In less obvious areas, though, it's also possible to take the measure of customer initiatives. "CRM is difficult for the same reason ERP was difficult: People have a belief that it's going to solve a variety of problems, and they're not necessarily focused on what the key questions are," says Sunil Subbakrishna, a vice president at Mercer Management Consulting Inc. "If your key issue is improving cross-sell rates, then you need to have a vision in mind for how you're going to do it and how CRM is going to help you. What items will cross-sell, and how are salespeople going to change their behavior?"

If quantitative measures aren't there, he says, companies can "at least try to describe in more detail what the qualitative results are going to be." Precise numbers are not as critical as taking into account such things as retraining your people, the capacity of employees to absorb a new process, the value of a project relative to other possible projects, and the risks of untried technologies, changes in the market and assumptions about how customers will react.

Then, Subbakrishna suggests, do scenarios—best outcome imaginable, expected outcome and the worst. "Evaluate those, and if you start falling toward the worst case you may want to stop the project."
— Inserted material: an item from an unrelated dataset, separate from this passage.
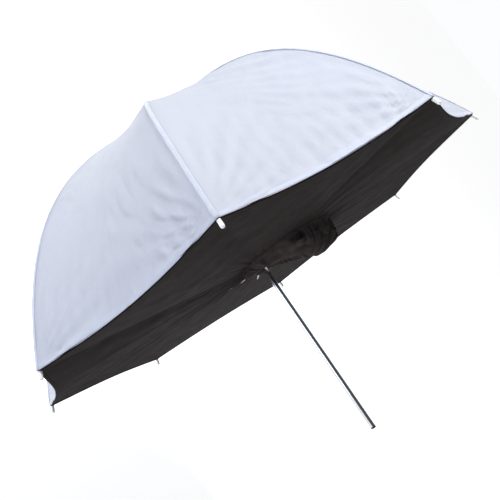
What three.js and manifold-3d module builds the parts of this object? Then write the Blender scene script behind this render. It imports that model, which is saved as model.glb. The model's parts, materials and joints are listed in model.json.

At Church Mutual, Graham engages in a form of this, which he calls "outcome analysis planning." "If [a certain situation] happens, what are some possible outcomes?" he asks. His electronic file initiative will bring easily measurable process improvements. For example, the company can reduce claims adjusting expenses, which is significant: According to Graham, a quarter-point reduction saves the company $500,000. But the real value, he adds, will be in making better decisions.

"Some of the outcomes you can put a hard dollar amount on," he says, "and some you can't. So a lot of our decision-making deals with 'it's the right thing to do.' You get the consensus of the management team and you go for it."